* [Exercise directions]: Reproduce the entire listing word for word.

◆ ◆ ◆

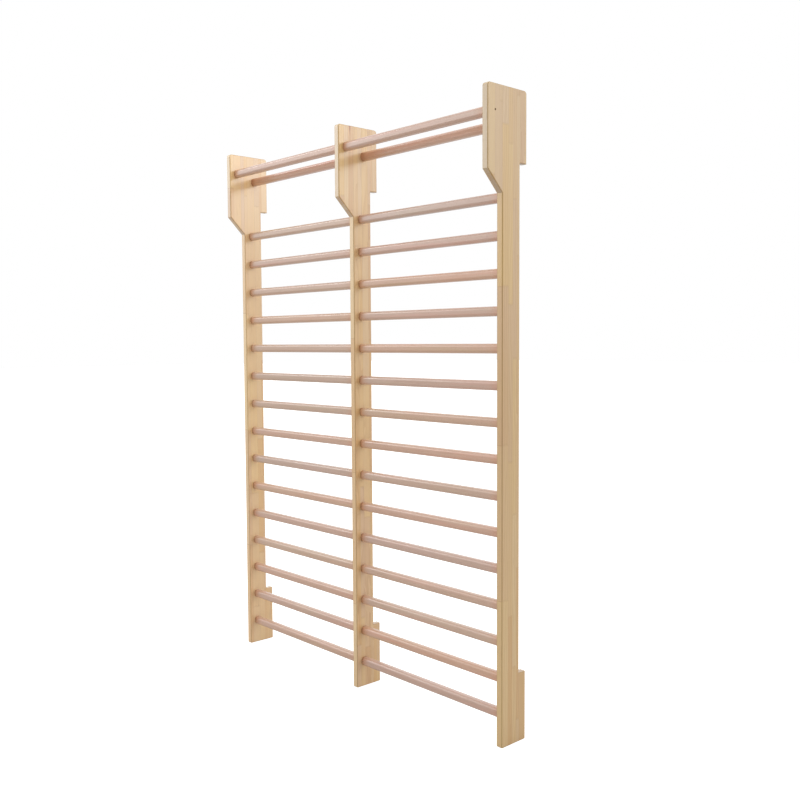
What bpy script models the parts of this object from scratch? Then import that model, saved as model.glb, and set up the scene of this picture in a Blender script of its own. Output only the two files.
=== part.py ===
"""Double wall bars (Swedish ladder): three pine uprights with glued-on head blocks and wall pads,
and two bays of beech rungs. The frame stands on the floor at Z = 0 and its pads' backs touch the
wall, which is the plane Y = +TOTAL_DEPTH / 2. The front, where people climb, faces -Y, and X = 0
is the middle upright's centre plane."""

import math

import bmesh
import bpy

# Driving dimensions, in metres.
HEIGHT = 2.600
BAY = 0.8963  # from one upright's centre plane to the next
THICKNESS = 0.030  # of every board, along X
BOARD_DEPTH = 0.103  # of an upright, front to back
HEAD_REACH = 0.084  # how far a head block stands in front of its upright
HEAD_FACE = 0.3225  # height of a head block's vertical front face, above its 45 degree slope
PAD_DEPTH = 0.040  # how far the pads hold the uprights off the wall
PAD_HEIGHT = 0.283
TOP_RADIUS = 0.013  # of the outline's corners at the top
FOOT_RADIUS = 0.005  # of the outline's corners at the floor
EASE = 0.003  # chamfer along the boards' long open edges

RUNG_HEIGHT = 0.0395
RUNG_DEPTH = 0.036
RUNG_CORNER = 0.0135  # rounding of a rung's section
SHOULDER = 0.003  # chamfer round each end of a rung's body
TENON_RADIUS = 0.014  # of the round ends that are glued into the boards
CORNER_POINTS = 5  # in each quarter of a rung's outline
REGULAR_RUNGS = 15
RUNG_PITCH = 0.1473
LOWEST_RUNG = 0.1212  # height of its centre line
RUNG_SETBACK = 0.0444  # from the uprights' front faces to the rungs' centre lines
FRONT_TOP_SETBACK = 0.0420  # the same, from the head blocks' front faces
FRONT_TOP_HEIGHT = 2.5014
REAR_TOP_SETBACK = 0.0623
REAR_TOP_HEIGHT = 2.4691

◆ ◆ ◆

* [The response]:
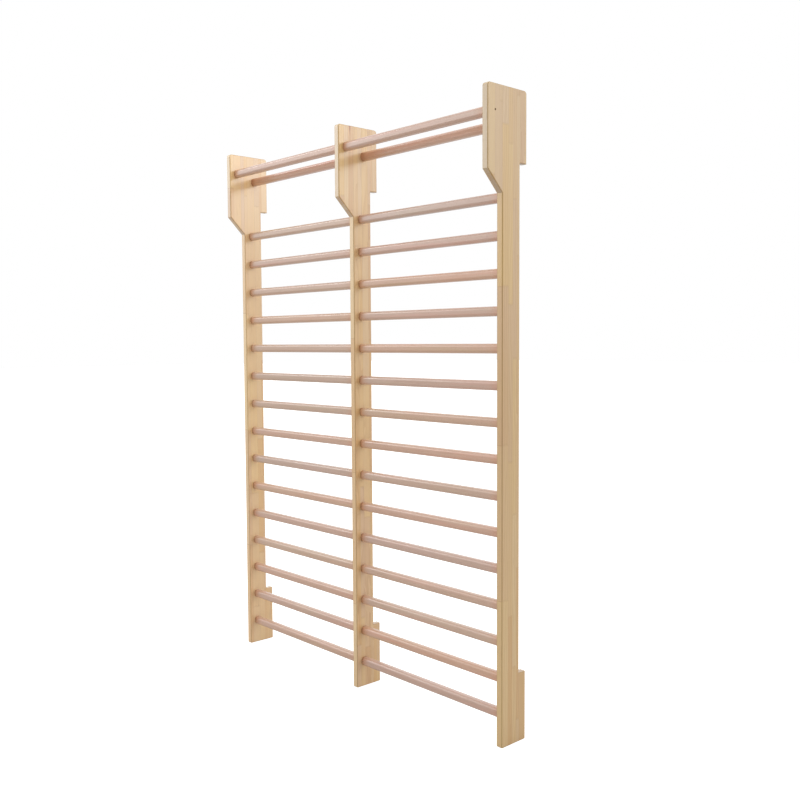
What bpy script models the parts of this object from scratch? Then import that model, saved as model.glb, and set up the scene of this picture in a Blender script of its own. Output only the two files.
=== part.py ===
"""Double wall bars (Swedish ladder): three pine uprights with glued-on head blocks and wall pads,
and two bays of beech rungs. The frame stands on the floor at Z = 0 and its pads' backs touch the
wall, which is the plane Y = +TOTAL_DEPTH / 2. The front, where people climb, faces -Y, and X = 0
is the middle upright's centre plane."""

import math

import bmesh
import bpy

# Driving dimensions, in metres.
HEIGHT = 2.600
BAY = 0.8963  # from one upright's centre plane to the next
THICKNESS = 0.030  # of every board, along X
BOARD_DEPTH = 0.103  # of an upright, front to back
HEAD_REACH = 0.084  # how far a head block stands in front of its upright
HEAD_FACE = 0.3225  # height of a head block's vertical front face, above its 45 degree slope
PAD_DEPTH = 0.040  # how far the pads hold the uprights off the wall
PAD_HEIGHT = 0.283
TOP_RADIUS = 0.013  # of the outline's corners at the top
FOOT_RADIUS = 0.005  # of the outline's corners at the floor
EASE = 0.003  # chamfer along the boards' long open edges

RUNG_HEIGHT = 0.0395
RUNG_DEPTH = 0.036
RUNG_CORNER = 0.0135  # rounding of a rung's section
SHOULDER = 0.003  # chamfer round each end of a rung's body
TENON_RADIUS = 0.014  # of the round ends that are glued into the boards
CORNER_POINTS = 5  # in each quarter of a rung's outline
REGULAR_RUNGS = 15
RUNG_PITCH = 0.1473
LOWEST_RUNG = 0.1212  # height of its centre line
RUNG_SETBACK = 0.0444  # from the uprights' front faces to the rungs' centre lines
FRONT_TOP_SETBACK = 0.0420  # the same, from the head blocks' front faces
FRONT_TOP_HEIGHT = 2.5014
REAR_TOP_SETBACK = 0.0623
REAR_TOP_HEIGHT = 2.4691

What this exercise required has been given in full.